:: PROVIDED DATA ::

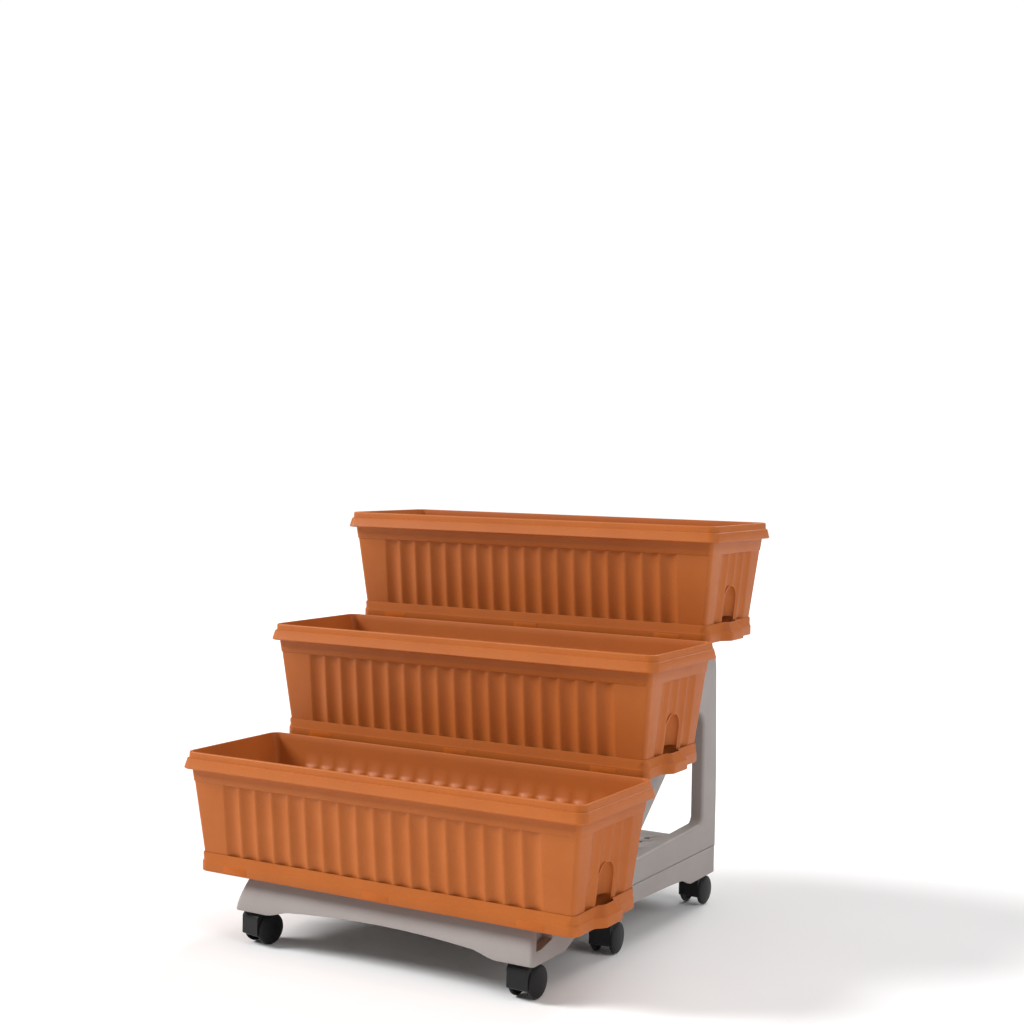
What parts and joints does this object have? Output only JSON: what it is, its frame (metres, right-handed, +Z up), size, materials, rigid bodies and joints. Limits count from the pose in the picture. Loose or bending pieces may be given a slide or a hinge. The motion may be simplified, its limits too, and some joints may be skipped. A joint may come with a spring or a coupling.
{
  "type": "stepped planter stand with troughs",
  "caption": "Stepped moulded stand on twin wheel casters that carries long fluted planter troughs, each clipped into its own water saucer.",
  "frame": {"origin": "on the floor, under the middle of the overall width and depth", "axes": "+X along the troughs, -Y towards the front and the lowest trough, +Z up"},
  "size_m": [0.8076, 0.7684, 0.751],
  "materials": {
    "trough": "satin moulded terracotta polypropylene",
    "saucer": "satin moulded terracotta polypropylene",
    "stand": "fine grained warm grey moulded plastic",
    "caster_hood": "fine grained black nylon",
    "caster_wheel": "satin black nylon",
    "caster_steel": "zinc plated",
    "screw": "zinc plated"
  },
  "bodies": {
    "stand": {"base_tray": "stand", "side_panel_left": "stand", "side_panel_right": "stand", "middle_shelf": "stand", "top_shelf": "stand", "base_screw_left_front": "screw", "base_screw_left_rear": "screw", "base_screw_right_front": "screw", "base_screw_right_rear": "screw", "middle_shelf_screw_left_front": "screw", "middle_shelf_screw_left_rear": "screw", "middle_shelf_screw_right_front": "screw", "middle_shelf_screw_right_rear": "screw", "top_shelf_screw_left_front": "screw", "top_shelf_screw_left_rear": "screw", "top_shelf_screw_right_front": "screw", "top_shelf_screw_right_rear": "screw", "caster_front_right_stem": "caster_steel", "caster_front_left_stem": "caster_steel", "caster_middle_right_stem": "caster_steel", "caster_middle_left_stem": "caster_steel", "caster_rear_right_stem": "caster_steel", "caster_rear_left_stem": "caster_steel"},
    "caster_front_right_fork": {"caster_front_right_hood": "caster_hood", "caster_front_right_axle": "caster_steel"},
    "caster_front_right_wheel_a": {"caster_front_right_wheel_a": "caster_wheel"},
    "caster_front_right_wheel_b": {"caster_front_right_wheel_b": "caster_wheel"},
    "caster_front_left_fork": {"caster_front_left_hood": "caster_hood", "caster_front_left_axle": "caster_steel"},
    "caster_front_left_wheel_a": {"caster_front_left_wheel_a": "caster_wheel"},
    "caster_front_left_wheel_b": {"caster_front_left_wheel_b": "caster_wheel"},
    "caster_middle_right_fork": {"caster_middle_right_hood": "caster_hood", "caster_middle_right_axle": "caster_steel"},
    "caster_middle_right_wheel_a": {"caster_middle_right_wheel_a": "caster_wheel"},
    "caster_middle_right_wheel_b": {"caster_middle_right_wheel_b": "caster_wheel"},
    "caster_middle_left_fork": {"caster_middle_left_hood": "caster_hood", "caster_middle_left_axle": "caster_steel"},
    "caster_middle_left_wheel_a": {"caster_middle_left_wheel_a": "caster_wheel"},
    "caster_middle_left_wheel_b": {"caster_middle_left_wheel_b": "caster_wheel"},
    "caster_rear_right_fork": {"caster_rear_right_hood": "caster_hood", "caster_rear_right_axle": "caster_steel"},
    "caster_rear_right_wheel_a": {"caster_rear_right_wheel_a": "caster_wheel"},
    "caster_rear_right_wheel_b": {"caster_rear_right_wheel_b": "caster_wheel"},
    "caster_rear_left_fork": {"caster_rear_left_hood": "caster_hood", "caster_rear_left_axle": "caster_steel"},
    "caster_rear_left_wheel_a": {"caster_rear_left_wheel_a": "caster_wheel"},
    "caster_rear_left_wheel_b": {"caster_rear_left_wheel_b": "caster_wheel"},
    "saucer_lower": {"saucer_lower": "saucer"},
    "trough_lower": {"trough_lower": "trough"},
    "saucer_middle": {"saucer_middle": "saucer"},
    "trough_middle": {"trough_middle": "trough"},
    "saucer_upper": {"saucer_upper": "saucer"},
    "trough_upper": {"trough_upper": "trough"}
  },
  "joints": [
    {"name": "caster_front_right_swivel", "type": "hinge", "parent": "stand", "child": "caster_front_right_fork", "pos_m": [0.27, -0.327, 0.05], "axis": [0, 0, 1], "continuous": true},
    {"name": "caster_front_right_wheel_a_spin", "type": "hinge", "parent": "caster_front_right_fork", "child": "caster_front_right_wheel_a", "pos_m": [0.27063, -0.31502, 0.0285], "axis": [0.9986, -0.0523, 0], "continuous": true},
    {"name": "caster_front_right_wheel_b_spin", "type": "hinge", "parent": "caster_front_right_fork", "child": "caster_front_right_wheel_b", "pos_m": [0.27063, -0.31502, 0.0285], "axis": [0.9986, -0.0523, 0], "continuous": true},
    {"name": "caster_front_left_swivel", "type": "hinge", "parent": "stand", "child": "caster_front_left_fork", "pos_m": [-0.27, -0.327, 0.05], "axis": [0, 0, 1], "continuous": true},
    {"name": "caster_front_left_wheel_a_spin", "type": "hinge", "parent": "caster_front_left_fork", "child": "caster_front_left_wheel_a", "pos_m": [-0.2675, -0.31526, 0.0285], "axis": [0.9781, -0.2079, 0], "continuous": true},
    {"name": "caster_front_left_wheel_b_spin", "type": "hinge", "parent": "caster_front_left_fork", "child": "caster_front_left_wheel_b", "pos_m": [-0.2675, -0.31526, 0.0285], "axis": [0.9781, -0.2079, 0], "continuous": true},
    {"name": "caster_middle_right_swivel", "type": "hinge", "parent": "stand", "child": "caster_middle_right_fork", "pos_m": [0.27, -0.042, 0.05], "axis": [0, 0, 1], "continuous": true},
    {"name": "caster_middle_right_wheel_a_spin", "type": "hinge", "parent": "caster_middle_right_fork", "child": "caster_middle_right_wheel_a", "pos_m": [0.26958, -0.03001, 0.0285], "axis": [0.9994, 0.0349, 0], "continuous": true},
    {"name": "caster_middle_right_wheel_b_spin", "type": "hinge", "parent": "caster_middle_right_fork", "child": "caster_middle_right_wheel_b", "pos_m": [0.26958, -0.03001, 0.0285], "axis": [0.9994, 0.0349, 0], "continuous": true},
    {"name": "caster_middle_left_swivel", "type": "hinge", "parent": "stand", "child": "caster_middle_left_fork", "pos_m": [-0.27, -0.042, 0.05], "axis": [0, 0, 1], "continuous": true},
    {"name": "caster_middle_left_wheel_a_spin", "type": "hinge", "parent": "caster_middle_left_fork", "child": "caster_middle_left_wheel_a", "pos_m": [-0.27105, -0.03005, 0.0285], "axis": [0.9962, 0.0872, 0], "continuous": true},
    {"name": "caster_middle_left_wheel_b_spin", "type": "hinge", "parent": "caster_middle_left_fork", "child": "caster_middle_left_wheel_b", "pos_m": [-0.27105, -0.03005, 0.0285], "axis": [0.9962, 0.0872, 0], "continuous": true},
    {"name": "caster_rear_right_swivel", "type": "hinge", "parent": "stand", "child": "caster_rear_right_fork", "pos_m": [0.27, 0.341, 0.05], "axis": [0, 0, 1], "continuous": true},
    {"name": "caster_rear_right_wheel_a_spin", "type": "hinge", "parent": "caster_rear_right_fork", "child": "caster_rear_right_wheel_a", "pos_m": [0.27063, 0.35298, 0.0285], "axis": [0.9986, -0.0523, 0], "continuous": true},
    {"name": "caster_rear_right_wheel_b_spin", "type": "hinge", "parent": "caster_rear_right_fork", "child": "caster_rear_right_wheel_b", "pos_m": [0.27063, 0.35298, 0.0285], "axis": [0.9986, -0.0523, 0], "continuous": true},
    {"name": "caster_rear_left_swivel", "type": "hinge", "parent": "stand", "child": "caster_rear_left_fork", "pos_m": [-0.27, 0.341, 0.05], "axis": [0, 0, 1], "continuous": true},
    {"name": "caster_rear_left_wheel_a_spin", "type": "hinge", "parent": "caster_rear_left_fork", "child": "caster_rear_left_wheel_a", "pos_m": [-0.27084, 0.35297, 0.0285], "axis": [0.9976, 0.0698, 0], "continuous": true},
    {"name": "caster_rear_left_wheel_b_spin", "type": "hinge", "parent": "caster_rear_left_fork", "child": "caster_rear_left_wheel_b", "pos_m": [-0.27084, 0.35297, 0.0285], "axis": [0.9976, 0.0698, 0], "continuous": true},
    {"name": "saucer_lower_lift", "type": "slide", "parent": "stand", "child": "saucer_lower", "axis": [0, -0.342, 0.9397], "range_m": [0, 0.12]},
    {"name": "trough_lower_unclip", "type": "slide", "parent": "saucer_lower", "child": "trough_lower", "axis": [0, -0.0872, 0.9962], "range_m": [0, 0.045]},
    {"name": "saucer_middle_lift", "type": "slide", "parent": "stand", "child": "saucer_middle", "axis": [0, -0.342, 0.9397], "range_m": [0, 0.12]},
    {"name": "trough_middle_unclip", "type": "slide", "parent": "saucer_middle", "child": "trough_middle", "axis": [0, -0.0872, 0.9962], "range_m": [0, 0.045]},
    {"name": "saucer_upper_lift", "type": "slide", "parent": "stand", "child": "saucer_upper", "axis": [0, -0.342, 0.9397], "range_m": [0, 0.12]},
    {"name": "trough_upper_unclip", "type": "slide", "parent": "saucer_upper", "child": "trough_upper", "axis": [0, -0.0872, 0.9962], "range_m": [0, 0.045]}
  ]
}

:::

- _GIVEN INSTRUCTION_:
Gather each line holding the string "slide".

- _RESULT OF THE EXERCISE_:
What parts and joints does this object have? Output only JSON: what it is, its frame (metres, right-handed, +Z up), size, materials, rigid bodies and joints. Limits count from the pose in the picture. Loose or bending pieces may be given a slide or a hinge. The motion may be simplified, its limits too, and some joints may be skipped. A joint may come with a spring or a coupling.
    {"name": "saucer_lower_lift", "type": "slide", "parent": "stand", "child": "saucer_lower", "axis": [0, -0.342, 0.9397], "range_m": [0, 0.12]},
    {"name": "trough_lower_unclip", "type": "slide", "parent": "saucer_lower", "child": "trough_lower", "axis": [0, -0.0872, 0.9962], "range_m": [0, 0.045]},
    {"name": "saucer_middle_lift", "type": "slide", "parent": "stand", "child": "saucer_middle", "axis": [0, -0.342, 0.9397], "range_m": [0, 0.12]},
    {"name": "trough_middle_unclip", "type": "slide", "parent": "saucer_middle", "child": "trough_middle", "axis": [0, -0.0872, 0.9962], "range_m": [0, 0.045]},
    {"name": "saucer_upper_lift", "type": "slide", "parent": "stand", "child": "saucer_upper", "axis": [0, -0.342, 0.9397], "range_m": [0, 0.12]},
    {"name": "trough_upper_unclip", "type": "slide", "parent": "saucer_upper", "child": "trough_upper", "axis": [0, -0.0872, 0.9962], "range_m": [0, 0.045]}